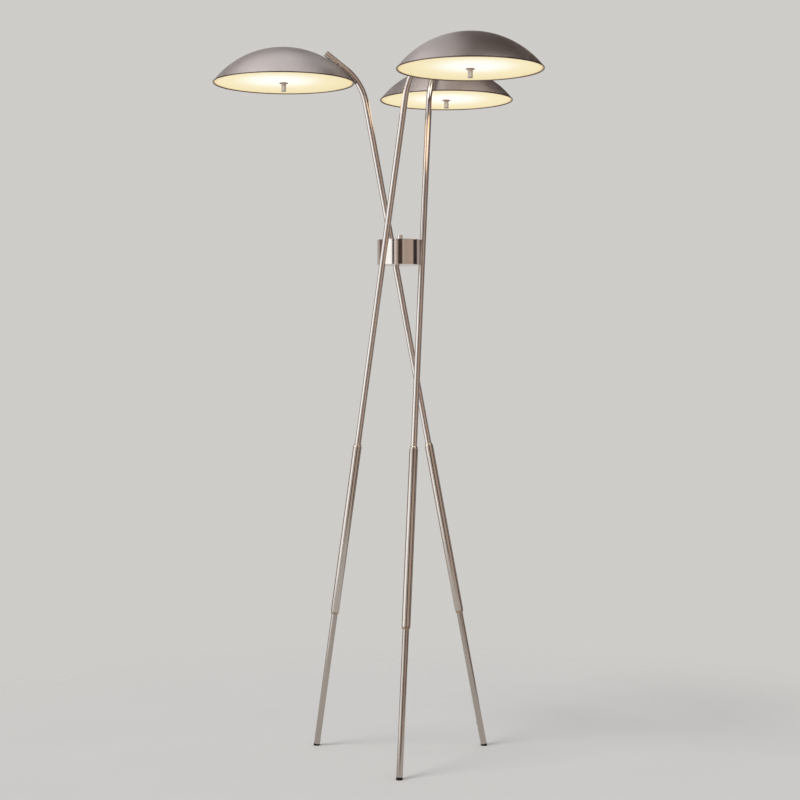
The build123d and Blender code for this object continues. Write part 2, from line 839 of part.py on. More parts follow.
def make_lamp_wires():
    """Wires from the terminal block through the tubes and nipples to the lampholders."""
    terminal_top = base_inside + terminal_height + seat_gap
    inside = wire_terminal_radius - arm_offset
    x = (wire_hole_height - hub_middle_height) * tan(radians(lean))
    depth = nipple_end + wire_end
    rise = radians(end_rise)
    nipple_point = (fixing_point[0] + depth * sin(rise), fixing_point[1] - depth * cos(rise))
    with BuildPart() as lamp_wires:
        for arm in range(arm_count):
            with BuildLine(arm_plane(arm)):
                rising = FilletPolyline(
                    (x, terminal_top, inside),
                    (x, wire_hole_height, inside),
                    (x, wire_hole_height, 0),
                    (bend_start[0], bend_start[1], 0),
                    radius=[wire_terminal_bend, wire_bend_radius],
                )
                JernArc(start=bend_start, tangent=rising % 1, radius=bend_radius, arc_size=-bend_turn)
                FilletPolyline(bend_end, fixing_point, nipple_point, radius=wire_bend_radius)
            with BuildSketch(Plane(origin=rising @ 0, z_dir=rising % 0)):
                Circle(wire_radius)
            sweep()
    return lamp_wires


os.makedirs("parts", exist_ok=True)
made = []

for arm in range(arm_count):
    number = arm + 1
    keep(make_foot_pad(arm), f"foot_pad_{number}")
    keep(make_lower_leg(arm), f"lower_leg_{number}")
    keep(make_sleeve(arm), f"sleeve_{number}")
    keep(make_arm_tube(arm), f"arm_tube_{number}")
    keep(make_end_cap(arm), f"end_cap_{number}")
    keep(make_shade_saddle(arm), f"shade_saddle_{number}")
    keep(make_dome(arm), f"dome_{number}")
    keep(make_strap(arm), f"strap_{number}")
    keep(make_lampholders(arm), f"lampholders_{number}")
    keep(make_bulbs(arm), f"bulbs_{number}")
    keep(make_centre_rod(arm), f"centre_rod_{number}")
    keep(make_diffuser(arm), f"diffuser_{number}")
    keep(make_washer(arm), f"washer_{number}")
    keep(make_finial(arm), f"finial_{number}")

keep(make_sleeve_rings(), "sleeve_rings")
keep(make_leg_couplers(), "leg_couplers")
keep(make_shade_nipples(), "shade_nipples")
keep(make_shade_nuts(), "shade_nuts")
keep(make_rod_locknuts(), "rod_locknuts")
keep(make_hub_drum(), "hub_drum")
keep(make_hub_base(), "hub_base")
keep(make_hub_base_screws(), "hub_base_screws")
keep(make_hub_clamp_screws(), "hub_clamp_screws")
keep(make_switch_body(), "switch_body")
keep(make_switch_nut(), "switch_nut")
keep(make_switch_shaft(), "switch_shaft")
keep(make_switch_knob(), "switch_knob")
keep(make_terminal_block(), "terminal_block")
keep(make_cord_grommet(), "cord_grommet")
keep(make_lamp_wires(), "lamp_wires")

print("pieces", len(made))
print("lean", round(lean, 3), "heading", round(heading, 3), "rim height", round(rim_height, 2))
print("arm end", arm_end, "dome axis", round(sphere_centre[0], 2), "strap level", round(strap_level, 2))
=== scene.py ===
import math

import bmesh
import bpy
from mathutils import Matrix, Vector


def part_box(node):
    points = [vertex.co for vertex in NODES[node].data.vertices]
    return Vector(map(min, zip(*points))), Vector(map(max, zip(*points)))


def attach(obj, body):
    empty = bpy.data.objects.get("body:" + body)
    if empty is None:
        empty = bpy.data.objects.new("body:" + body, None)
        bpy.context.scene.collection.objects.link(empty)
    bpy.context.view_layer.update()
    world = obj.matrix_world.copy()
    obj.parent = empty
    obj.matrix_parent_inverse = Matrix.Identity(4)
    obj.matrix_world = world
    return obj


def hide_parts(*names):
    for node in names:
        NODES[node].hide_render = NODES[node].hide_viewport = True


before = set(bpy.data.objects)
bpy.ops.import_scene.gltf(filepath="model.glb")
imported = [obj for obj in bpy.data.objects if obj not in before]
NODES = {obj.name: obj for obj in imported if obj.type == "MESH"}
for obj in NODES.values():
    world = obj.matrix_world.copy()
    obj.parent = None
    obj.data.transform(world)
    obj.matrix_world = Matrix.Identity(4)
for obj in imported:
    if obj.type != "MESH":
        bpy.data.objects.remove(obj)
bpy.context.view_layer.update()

ARMS = (1, 2, 3)
MM = 0.001
UP = Vector((0, 0, 1))

# Sizes and places that the pieces share with the frame, in millimetres

TUBE_RADIUS = 8.0
ARM_BORE = 6.5
LEG_BORE = 5.5
JOINT_GAP = 0.1             # left free on each side of the joint between lower leg and arm tube
CAP_THICKNESS = 2.0
CAP_PLUG = 10.0             # length of the end cap's plug in the tube, and its play there
CAP_PLAY = 0.05
PAD_LENGTH = 5.5
SLEEVE_RADIUS = 11.0
SLEEVE_BORE = 8.05
SLEEVE_BOTTOM = 352.5       # height above the floor
SLEEVE_LENGTH = 437.5
RING_LENGTH = 6.0
RING_BASE = 10.2
RING_TOP = 8.3
RING_LIP = 0.3
BEND_HEIGHT = 1662.0
BEND_RADIUS = 135.0
END_RISE = math.radians(36)
END_LENGTH = 62.0
DOME_RADIUS = 178.0
DOME_HEIGHT = 88.0
DOME_WALL = 1.5
BEAD_RADIUS = 1.5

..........

Set task
Please quote the data above in full, with no line missing.

Result for this exercise
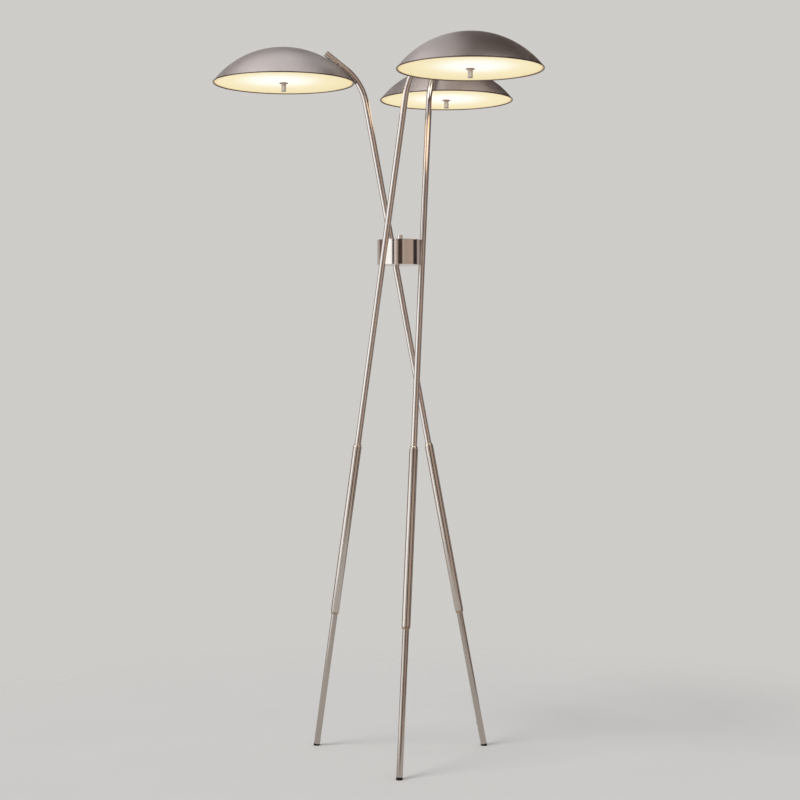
The build123d and Blender code for this object continues. Write part 2, from line 839 of part.py on. More parts follow.
def make_lamp_wires():
    """Wires from the terminal block through the tubes and nipples to the lampholders."""
    terminal_top = base_inside + terminal_height + seat_gap
    inside = wire_terminal_radius - arm_offset
    x = (wire_hole_height - hub_middle_height) * tan(radians(lean))
    depth = nipple_end + wire_end
    rise = radians(end_rise)
    nipple_point = (fixing_point[0] + depth * sin(rise), fixing_point[1] - depth * cos(rise))
    with BuildPart() as lamp_wires:
        for arm in range(arm_count):
            with BuildLine(arm_plane(arm)):
                rising = FilletPolyline(
                    (x, terminal_top, inside),
                    (x, wire_hole_height, inside),
                    (x, wire_hole_height, 0),
                    (bend_start[0], bend_start[1], 0),
                    radius=[wire_terminal_bend, wire_bend_radius],
                )
                JernArc(start=bend_start, tangent=rising % 1, radius=bend_radius, arc_size=-bend_turn)
                FilletPolyline(bend_end, fixing_point, nipple_point, radius=wire_bend_radius)
            with BuildSketch(Plane(origin=rising @ 0, z_dir=rising % 0)):
                Circle(wire_radius)
            sweep()
    return lamp_wires


os.makedirs("parts", exist_ok=True)
made = []

for arm in range(arm_count):
    number = arm + 1
    keep(make_foot_pad(arm), f"foot_pad_{number}")
    keep(make_lower_leg(arm), f"lower_leg_{number}")
    keep(make_sleeve(arm), f"sleeve_{number}")
    keep(make_arm_tube(arm), f"arm_tube_{number}")
    keep(make_end_cap(arm), f"end_cap_{number}")
    keep(make_shade_saddle(arm), f"shade_saddle_{number}")
    keep(make_dome(arm), f"dome_{number}")
    keep(make_strap(arm), f"strap_{number}")
    keep(make_lampholders(arm), f"lampholders_{number}")
    keep(make_bulbs(arm), f"bulbs_{number}")
    keep(make_centre_rod(arm), f"centre_rod_{number}")
    keep(make_diffuser(arm), f"diffuser_{number}")
    keep(make_washer(arm), f"washer_{number}")
    keep(make_finial(arm), f"finial_{number}")

keep(make_sleeve_rings(), "sleeve_rings")
keep(make_leg_couplers(), "leg_couplers")
keep(make_shade_nipples(), "shade_nipples")
keep(make_shade_nuts(), "shade_nuts")
keep(make_rod_locknuts(), "rod_locknuts")
keep(make_hub_drum(), "hub_drum")
keep(make_hub_base(), "hub_base")
keep(make_hub_base_screws(), "hub_base_screws")
keep(make_hub_clamp_screws(), "hub_clamp_screws")
keep(make_switch_body(), "switch_body")
keep(make_switch_nut(), "switch_nut")
keep(make_switch_shaft(), "switch_shaft")
keep(make_switch_knob(), "switch_knob")
keep(make_terminal_block(), "terminal_block")
keep(make_cord_grommet(), "cord_grommet")
keep(make_lamp_wires(), "lamp_wires")

print("pieces", len(made))
print("lean", round(lean, 3), "heading", round(heading, 3), "rim height", round(rim_height, 2))
print("arm end", arm_end, "dome axis", round(sphere_centre[0], 2), "strap level", round(strap_level, 2))
=== scene.py ===
import math

import bmesh
import bpy
from mathutils import Matrix, Vector


def part_box(node):
    points = [vertex.co for vertex in NODES[node].data.vertices]
    return Vector(map(min, zip(*points))), Vector(map(max, zip(*points)))


def attach(obj, body):
    empty = bpy.data.objects.get("body:" + body)
    if empty is None:
        empty = bpy.data.objects.new("body:" + body, None)
        bpy.context.scene.collection.objects.link(empty)
    bpy.context.view_layer.update()
    world = obj.matrix_world.copy()
    obj.parent = empty
    obj.matrix_parent_inverse = Matrix.Identity(4)
    obj.matrix_world = world
    return obj


def hide_parts(*names):
    for node in names:
        NODES[node].hide_render = NODES[node].hide_viewport = True


before = set(bpy.data.objects)
bpy.ops.import_scene.gltf(filepath="model.glb")
imported = [obj for obj in bpy.data.objects if obj not in before]
NODES = {obj.name: obj for obj in imported if obj.type == "MESH"}
for obj in NODES.values():
    world = obj.matrix_world.copy()
    obj.parent = None
    obj.data.transform(world)
    obj.matrix_world = Matrix.Identity(4)
for obj in imported:
    if obj.type != "MESH":
        bpy.data.objects.remove(obj)
bpy.context.view_layer.update()

ARMS = (1, 2, 3)
MM = 0.001
UP = Vector((0, 0, 1))

# Sizes and places that the pieces share with the frame, in millimetres

TUBE_RADIUS = 8.0
ARM_BORE = 6.5
LEG_BORE = 5.5
JOINT_GAP = 0.1             # left free on each side of the joint between lower leg and arm tube
CAP_THICKNESS = 2.0
CAP_PLUG = 10.0             # length of the end cap's plug in the tube, and its play there
CAP_PLAY = 0.05
PAD_LENGTH = 5.5
SLEEVE_RADIUS = 11.0
SLEEVE_BORE = 8.05
SLEEVE_BOTTOM = 352.5       # height above the floor
SLEEVE_LENGTH = 437.5
RING_LENGTH = 6.0
RING_BASE = 10.2
RING_TOP = 8.3
RING_LIP = 0.3
BEND_HEIGHT = 1662.0
BEND_RADIUS = 135.0
END_RISE = math.radians(36)
END_LENGTH = 62.0
DOME_RADIUS = 178.0
DOME_HEIGHT = 88.0
DOME_WALL = 1.5
BEAD_RADIUS = 1.5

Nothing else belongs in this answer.